::: Records for processing :::
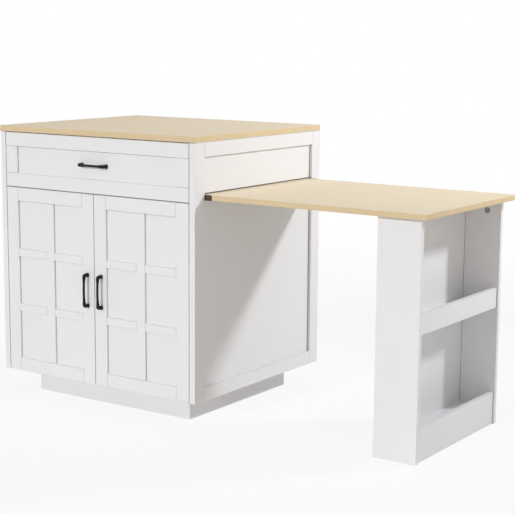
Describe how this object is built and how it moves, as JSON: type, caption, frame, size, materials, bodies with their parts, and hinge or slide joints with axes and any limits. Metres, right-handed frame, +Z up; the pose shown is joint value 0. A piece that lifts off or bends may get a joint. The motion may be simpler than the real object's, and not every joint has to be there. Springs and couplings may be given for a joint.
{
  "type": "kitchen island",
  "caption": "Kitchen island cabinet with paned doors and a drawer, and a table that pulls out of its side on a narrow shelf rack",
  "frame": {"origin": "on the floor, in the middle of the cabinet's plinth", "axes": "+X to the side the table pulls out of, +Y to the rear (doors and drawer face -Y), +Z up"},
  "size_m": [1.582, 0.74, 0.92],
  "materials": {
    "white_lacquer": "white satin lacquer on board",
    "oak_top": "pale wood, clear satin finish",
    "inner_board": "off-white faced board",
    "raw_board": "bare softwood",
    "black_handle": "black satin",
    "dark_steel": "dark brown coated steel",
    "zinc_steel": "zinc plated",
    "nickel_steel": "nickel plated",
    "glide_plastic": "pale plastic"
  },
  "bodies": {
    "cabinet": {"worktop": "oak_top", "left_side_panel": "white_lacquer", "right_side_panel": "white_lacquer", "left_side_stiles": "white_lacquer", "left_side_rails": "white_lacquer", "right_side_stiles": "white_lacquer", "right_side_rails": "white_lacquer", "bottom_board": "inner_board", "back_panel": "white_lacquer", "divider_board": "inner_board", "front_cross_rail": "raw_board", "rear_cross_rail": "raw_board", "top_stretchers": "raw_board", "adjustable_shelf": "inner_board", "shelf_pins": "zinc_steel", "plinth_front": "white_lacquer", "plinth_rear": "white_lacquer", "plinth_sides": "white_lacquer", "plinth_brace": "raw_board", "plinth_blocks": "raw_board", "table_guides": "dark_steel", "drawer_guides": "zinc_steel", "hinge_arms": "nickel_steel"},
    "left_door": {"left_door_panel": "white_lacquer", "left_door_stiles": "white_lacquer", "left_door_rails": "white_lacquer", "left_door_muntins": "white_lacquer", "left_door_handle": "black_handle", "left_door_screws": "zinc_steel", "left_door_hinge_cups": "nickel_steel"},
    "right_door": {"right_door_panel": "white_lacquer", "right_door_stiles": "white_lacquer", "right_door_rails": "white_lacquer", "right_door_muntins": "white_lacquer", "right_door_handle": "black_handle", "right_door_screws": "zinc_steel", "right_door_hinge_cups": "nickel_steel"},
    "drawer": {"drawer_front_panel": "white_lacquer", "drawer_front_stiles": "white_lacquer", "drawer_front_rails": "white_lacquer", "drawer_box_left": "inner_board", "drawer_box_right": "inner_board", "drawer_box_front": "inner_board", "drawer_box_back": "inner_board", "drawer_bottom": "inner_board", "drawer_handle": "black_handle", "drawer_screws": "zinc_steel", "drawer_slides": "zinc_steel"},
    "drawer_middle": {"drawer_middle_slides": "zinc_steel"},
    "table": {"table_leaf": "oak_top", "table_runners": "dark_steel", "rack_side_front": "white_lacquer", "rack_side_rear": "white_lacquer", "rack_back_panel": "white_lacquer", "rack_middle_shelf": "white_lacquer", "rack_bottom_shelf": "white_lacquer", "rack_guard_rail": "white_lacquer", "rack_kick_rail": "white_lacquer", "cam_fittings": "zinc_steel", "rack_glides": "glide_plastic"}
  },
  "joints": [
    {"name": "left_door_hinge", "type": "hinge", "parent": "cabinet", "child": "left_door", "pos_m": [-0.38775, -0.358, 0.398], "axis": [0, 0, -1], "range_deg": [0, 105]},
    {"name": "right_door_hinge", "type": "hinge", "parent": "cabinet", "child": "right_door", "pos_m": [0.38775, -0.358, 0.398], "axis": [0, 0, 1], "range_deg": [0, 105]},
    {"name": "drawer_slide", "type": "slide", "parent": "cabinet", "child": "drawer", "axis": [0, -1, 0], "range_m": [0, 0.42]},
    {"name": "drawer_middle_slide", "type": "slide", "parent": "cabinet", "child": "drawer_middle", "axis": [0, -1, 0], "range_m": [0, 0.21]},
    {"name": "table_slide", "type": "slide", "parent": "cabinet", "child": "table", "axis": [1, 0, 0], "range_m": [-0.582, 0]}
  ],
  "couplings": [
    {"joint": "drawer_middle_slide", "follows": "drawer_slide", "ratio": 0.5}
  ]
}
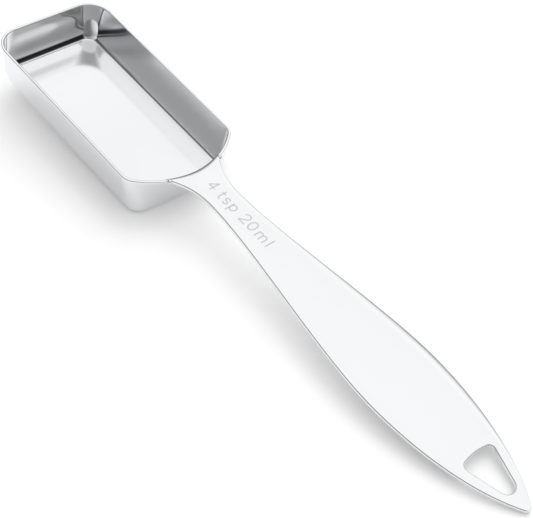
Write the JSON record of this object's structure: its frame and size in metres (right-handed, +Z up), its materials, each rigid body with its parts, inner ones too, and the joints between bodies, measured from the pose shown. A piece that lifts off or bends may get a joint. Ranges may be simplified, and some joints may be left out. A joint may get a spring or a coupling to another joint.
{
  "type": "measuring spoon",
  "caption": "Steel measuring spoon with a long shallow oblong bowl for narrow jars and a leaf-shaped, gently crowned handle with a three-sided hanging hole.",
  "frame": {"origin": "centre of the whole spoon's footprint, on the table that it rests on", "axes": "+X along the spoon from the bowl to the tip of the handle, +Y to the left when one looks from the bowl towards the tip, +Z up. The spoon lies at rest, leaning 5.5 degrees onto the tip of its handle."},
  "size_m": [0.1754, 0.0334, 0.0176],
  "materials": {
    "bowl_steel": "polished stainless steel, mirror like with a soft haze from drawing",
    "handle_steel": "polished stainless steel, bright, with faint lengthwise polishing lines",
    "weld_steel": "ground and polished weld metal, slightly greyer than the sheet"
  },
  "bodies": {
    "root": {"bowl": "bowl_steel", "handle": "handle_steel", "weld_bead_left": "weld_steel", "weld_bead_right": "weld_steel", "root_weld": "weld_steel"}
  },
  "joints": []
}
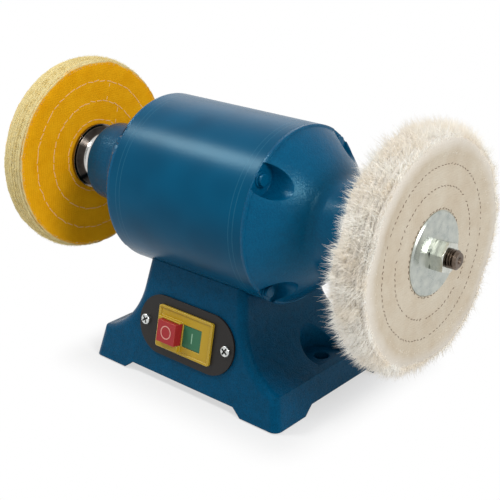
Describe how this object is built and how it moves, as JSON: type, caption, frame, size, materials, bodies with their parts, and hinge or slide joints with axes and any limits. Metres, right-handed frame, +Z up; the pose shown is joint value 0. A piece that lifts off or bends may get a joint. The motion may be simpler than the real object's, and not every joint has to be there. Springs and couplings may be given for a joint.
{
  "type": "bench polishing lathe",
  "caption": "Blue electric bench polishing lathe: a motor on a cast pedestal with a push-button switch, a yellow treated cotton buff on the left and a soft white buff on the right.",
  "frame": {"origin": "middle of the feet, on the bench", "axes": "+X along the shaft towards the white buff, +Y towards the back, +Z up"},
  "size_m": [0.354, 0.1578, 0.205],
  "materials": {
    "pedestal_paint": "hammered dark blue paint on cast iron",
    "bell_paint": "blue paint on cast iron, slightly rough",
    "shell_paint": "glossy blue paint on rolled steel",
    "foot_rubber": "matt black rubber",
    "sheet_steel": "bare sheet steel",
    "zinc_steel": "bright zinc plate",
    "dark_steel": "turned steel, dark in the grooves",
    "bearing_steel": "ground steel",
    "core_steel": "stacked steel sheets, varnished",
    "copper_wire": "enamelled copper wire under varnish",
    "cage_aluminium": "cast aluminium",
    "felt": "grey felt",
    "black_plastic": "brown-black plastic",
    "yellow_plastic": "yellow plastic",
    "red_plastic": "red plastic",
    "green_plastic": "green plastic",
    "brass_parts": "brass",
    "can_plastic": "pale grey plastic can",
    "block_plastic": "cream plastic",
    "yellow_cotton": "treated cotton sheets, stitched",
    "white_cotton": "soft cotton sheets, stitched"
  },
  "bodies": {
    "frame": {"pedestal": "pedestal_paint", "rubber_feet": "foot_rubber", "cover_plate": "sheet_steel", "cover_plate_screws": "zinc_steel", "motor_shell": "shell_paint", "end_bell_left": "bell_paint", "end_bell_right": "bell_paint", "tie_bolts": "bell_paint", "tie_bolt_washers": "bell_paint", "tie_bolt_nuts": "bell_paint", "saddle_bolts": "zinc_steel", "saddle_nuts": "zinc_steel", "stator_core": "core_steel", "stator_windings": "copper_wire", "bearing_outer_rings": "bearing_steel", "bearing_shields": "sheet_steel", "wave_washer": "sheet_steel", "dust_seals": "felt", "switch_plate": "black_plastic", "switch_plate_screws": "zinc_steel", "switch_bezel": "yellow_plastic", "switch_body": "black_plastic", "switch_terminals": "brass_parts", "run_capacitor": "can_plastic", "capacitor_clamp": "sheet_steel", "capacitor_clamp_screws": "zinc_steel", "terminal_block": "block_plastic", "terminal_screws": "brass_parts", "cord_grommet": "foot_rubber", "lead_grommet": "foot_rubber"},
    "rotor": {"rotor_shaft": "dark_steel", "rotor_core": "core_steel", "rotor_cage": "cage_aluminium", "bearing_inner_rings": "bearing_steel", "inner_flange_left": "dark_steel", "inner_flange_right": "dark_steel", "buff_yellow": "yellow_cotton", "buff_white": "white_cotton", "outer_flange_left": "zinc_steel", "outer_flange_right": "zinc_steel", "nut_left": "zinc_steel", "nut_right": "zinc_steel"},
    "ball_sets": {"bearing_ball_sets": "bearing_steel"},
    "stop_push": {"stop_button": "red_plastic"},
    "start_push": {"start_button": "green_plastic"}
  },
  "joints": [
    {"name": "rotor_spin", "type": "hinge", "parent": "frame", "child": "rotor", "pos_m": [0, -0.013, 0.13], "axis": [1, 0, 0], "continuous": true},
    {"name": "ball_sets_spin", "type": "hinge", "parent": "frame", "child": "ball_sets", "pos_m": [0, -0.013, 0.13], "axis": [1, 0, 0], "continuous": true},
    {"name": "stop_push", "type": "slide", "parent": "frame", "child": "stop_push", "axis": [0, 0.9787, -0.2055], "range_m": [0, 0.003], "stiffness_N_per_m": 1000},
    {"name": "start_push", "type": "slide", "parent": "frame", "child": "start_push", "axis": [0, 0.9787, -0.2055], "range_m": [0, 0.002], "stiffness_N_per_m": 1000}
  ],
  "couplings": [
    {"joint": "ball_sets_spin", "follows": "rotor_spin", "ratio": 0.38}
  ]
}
:::
Pull out every line in the material above where "from" occurs.

[Output]
Write the JSON record of this object's structure: its frame and size in metres (right-handed, +Z up), its materials, each rigid body with its parts, inner ones too, and the joints between bodies, measured from the pose shown. A piece that lifts off or bends may get a joint. Ranges may be simplified, and some joints may be left out. A joint may get a spring or a coupling to another joint.
  "frame": {"origin": "centre of the whole spoon's footprint, on the table that it rests on", "axes": "+X along the spoon from the bowl to the tip of the handle, +Y to the left when one looks from the bowl towards the tip, +Z up. The spoon lies at rest, leaning 5.5 degrees onto the tip of its handle."},
    "bowl_steel": "polished stainless steel, mirror like with a soft haze from drawing",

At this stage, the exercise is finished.